COLLECTED MATERIAL -
(begin)

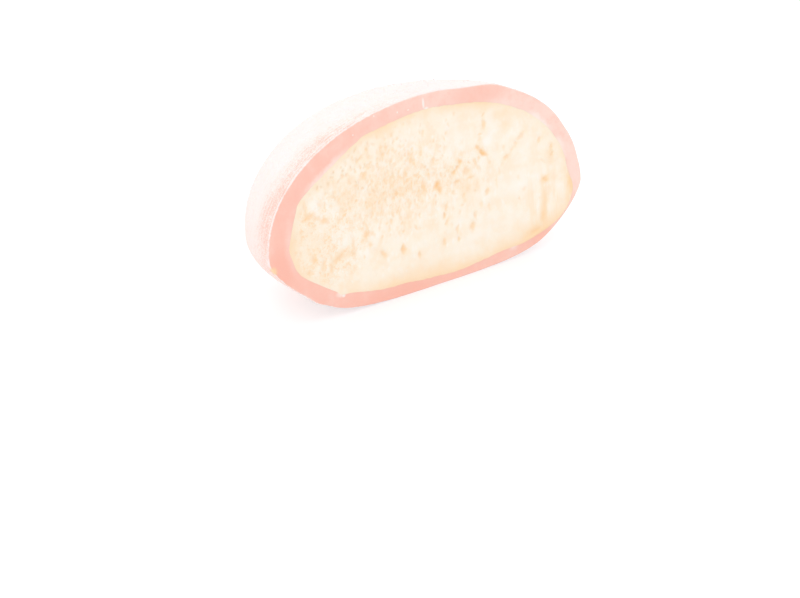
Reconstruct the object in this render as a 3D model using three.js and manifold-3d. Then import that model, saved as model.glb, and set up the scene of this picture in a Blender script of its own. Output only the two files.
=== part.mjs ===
// Half of a round mochi: a skin of rice dough around an ice cream centre, cut straight through the middle.
// Millimetres, +Z up. The cut face looks along -Y, and the half stands on its flat base. The origin is
// level with the base, under the middle of the bounding box.
import * as THREE from "three";
import { ImprovedNoise } from "three/addons/math/ImprovedNoise.js";
import { mergeVertices } from "three/addons/utils/BufferGeometryUtils.js";
import Module from "manifold-3d";

const wasm = await Module();
wasm.setup();

// Driving dimensions.
const WIDTH = 50; // along the cut
const HEIGHT = 26.75; // from the base to the crown
const BASE_ROUNDING = 3.5; // how softly the sides run into the flat base
const THINNEST_DOUGH = 0.5; // the stretched skin, low on the right
const GAP = 0.3; // between the skin and the ice cream
const HEART = new THREE.Vector3(1, 0, 11.85); // inside both forms, in the plane of the cut
const BEYOND = 80; // larger than anything here

// The skin and the ice cream are two squashed balls. Each has a waist, where it is widest, and its outline
// is a superellipse above the waist and another below it: a squareness of 2 is a plain ellipse, less is
// more pointed and more is fuller. Lumps raise (or, below zero, sink) the surface around one place.
const DOUGH = {
  middle: 0,
  reach: WIDTH / 2,
  backReach: 23.2,
  crown: HEIGHT,
  foot: -3.95, // the round form ends below the flat base that it was pressed down to
  waist: { left: 10.35, right: 8.45 },
  crownSquareness: { left: 2.08, right: 2.22, back: 2.3 },
  bellySquareness: { left: 1.48, right: 1.56, back: 2.2 },
  waviness: 0.1,
  lumps: [
    { x: 11.8, z: 25.35, spread: 2.2, lift: 0.25 }, // the shoulder
    { x: 6.5, z: 26.25, spread: 3, lift: -0.2 },
    { x: 22.5, z: 16.85, spread: 2.5, lift: -0.15 },
    { x: 25.1, z: 9.35, spread: 1.6, lift: 0.15 },
    { x: 17, z: 1.15, spread: 2, lift: -0.15 },
    { x: -18.4, z: 2.95, spread: 1.5, lift: 0.25 }, // the fold where the base turns up
  ],
};
const ICE_CREAM = {
  middle: 0.6,
  reach: 22.2,
  backReach: 20.9,
  crown: 24.6,
  foot: 1.5,
  waist: { left: 11.05, right: 9.45 },
  crownSquareness: { left: 1.95, right: 2.06, back: 2.15 },
  bellySquareness: { left: 2.24, right: 3.2, back: 2.7 },
  waviness: 0,
  lumps: [
    { x: -4.8, z: 1.75, spread: 2.2, lift: -0.3 },
    { x: 3.6, z: 1.05, spread: 2.6, lift: 0.3 },
    { x: 11.3, z: 1.85, spread: 2.4, lift: -0.35 },
    { x: 6, z: 24.15, spread: 3.2, lift: -0.2 },
    { x: -8.9, z: 23.75, spread: 2, lift: 0.35 },
    { x: -14.6, z: 20.75, spread: 2.4, lift: -0.25 },
    { x: -19.2, z: 17.35, spread: 1.4, lift: 0.2 },
    { x: 22, z: 4.55, spread: 2.6, lift: 0.5 }, // squeezed out to the thinnest dough
    { x: 23.8, z: 7.85, spread: 1.7, lift: 0.9 },
    { x: -14.5, z: 2.75, spread: 1.1, lift: 0.8 }, // the point where the dough was pinched together
  ],
};
const LUMP_RUNS_BACK = 2; // lumps are this much longer away from the cut than along it

// How many facets a whole ball has around and from pole to pole.
const FACETS_AROUND = 48;
const FACETS_UP = 44;

// The face of the ice cream: how finely it is shaped, and how deep its relief is.
const FACE_CELL = 1.25;
const CRUMBLE_DEPTH = 0.4; // torn and crumbly on the left
const DRAG_DEPTH = 0.2; // wiped smooth by the knife on the right, with upright drag marks
const EDGE_DEPTH = 0.1; // softened beside the skin
const PORE_RIM_CLEARANCE = 1.1; // no pore comes this near to the skin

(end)

GIVEN INSTRUCTION - Write the whole listing out again. Keep every line exactly as it is.

THE COMPLETED TASK -
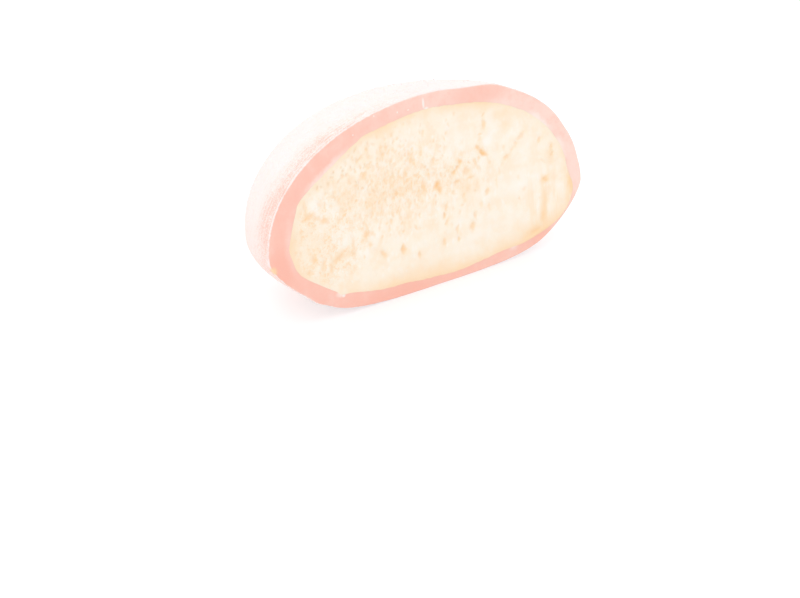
Reconstruct the object in this render as a 3D model using three.js and manifold-3d. Then import that model, saved as model.glb, and set up the scene of this picture in a Blender script of its own. Output only the two files.
=== part.mjs ===
// Half of a round mochi: a skin of rice dough around an ice cream centre, cut straight through the middle.
// Millimetres, +Z up. The cut face looks along -Y, and the half stands on its flat base. The origin is
// level with the base, under the middle of the bounding box.
import * as THREE from "three";
import { ImprovedNoise } from "three/addons/math/ImprovedNoise.js";
import { mergeVertices } from "three/addons/utils/BufferGeometryUtils.js";
import Module from "manifold-3d";

const wasm = await Module();
wasm.setup();

// Driving dimensions.
const WIDTH = 50; // along the cut
const HEIGHT = 26.75; // from the base to the crown
const BASE_ROUNDING = 3.5; // how softly the sides run into the flat base
const THINNEST_DOUGH = 0.5; // the stretched skin, low on the right
const GAP = 0.3; // between the skin and the ice cream
const HEART = new THREE.Vector3(1, 0, 11.85); // inside both forms, in the plane of the cut
const BEYOND = 80; // larger than anything here

// The skin and the ice cream are two squashed balls. Each has a waist, where it is widest, and its outline
// is a superellipse above the waist and another below it: a squareness of 2 is a plain ellipse, less is
// more pointed and more is fuller. Lumps raise (or, below zero, sink) the surface around one place.
const DOUGH = {
  middle: 0,
  reach: WIDTH / 2,
  backReach: 23.2,
  crown: HEIGHT,
  foot: -3.95, // the round form ends below the flat base that it was pressed down to
  waist: { left: 10.35, right: 8.45 },
  crownSquareness: { left: 2.08, right: 2.22, back: 2.3 },
  bellySquareness: { left: 1.48, right: 1.56, back: 2.2 },
  waviness: 0.1,
  lumps: [
    { x: 11.8, z: 25.35, spread: 2.2, lift: 0.25 }, // the shoulder
    { x: 6.5, z: 26.25, spread: 3, lift: -0.2 },
    { x: 22.5, z: 16.85, spread: 2.5, lift: -0.15 },
    { x: 25.1, z: 9.35, spread: 1.6, lift: 0.15 },
    { x: 17, z: 1.15, spread: 2, lift: -0.15 },
    { x: -18.4, z: 2.95, spread: 1.5, lift: 0.25 }, // the fold where the base turns up
  ],
};
const ICE_CREAM = {
  middle: 0.6,
  reach: 22.2,
  backReach: 20.9,
  crown: 24.6,
  foot: 1.5,
  waist: { left: 11.05, right: 9.45 },
  crownSquareness: { left: 1.95, right: 2.06, back: 2.15 },
  bellySquareness: { left: 2.24, right: 3.2, back: 2.7 },
  waviness: 0,
  lumps: [
    { x: -4.8, z: 1.75, spread: 2.2, lift: -0.3 },
    { x: 3.6, z: 1.05, spread: 2.6, lift: 0.3 },
    { x: 11.3, z: 1.85, spread: 2.4, lift: -0.35 },
    { x: 6, z: 24.15, spread: 3.2, lift: -0.2 },
    { x: -8.9, z: 23.75, spread: 2, lift: 0.35 },
    { x: -14.6, z: 20.75, spread: 2.4, lift: -0.25 },
    { x: -19.2, z: 17.35, spread: 1.4, lift: 0.2 },
    { x: 22, z: 4.55, spread: 2.6, lift: 0.5 }, // squeezed out to the thinnest dough
    { x: 23.8, z: 7.85, spread: 1.7, lift: 0.9 },
    { x: -14.5, z: 2.75, spread: 1.1, lift: 0.8 }, // the point where the dough was pinched together
  ],
};
const LUMP_RUNS_BACK = 2; // lumps are this much longer away from the cut than along it

// How many facets a whole ball has around and from pole to pole.
const FACETS_AROUND = 48;
const FACETS_UP = 44;

// The face of the ice cream: how finely it is shaped, and how deep its relief is.
const FACE_CELL = 1.25;
const CRUMBLE_DEPTH = 0.4; // torn and crumbly on the left
const DRAG_DEPTH = 0.2; // wiped smooth by the knife on the right, with upright drag marks
const EDGE_DEPTH = 0.1; // softened beside the skin
const PORE_RIM_CLEARANCE = 1.1; // no pore comes this near to the skin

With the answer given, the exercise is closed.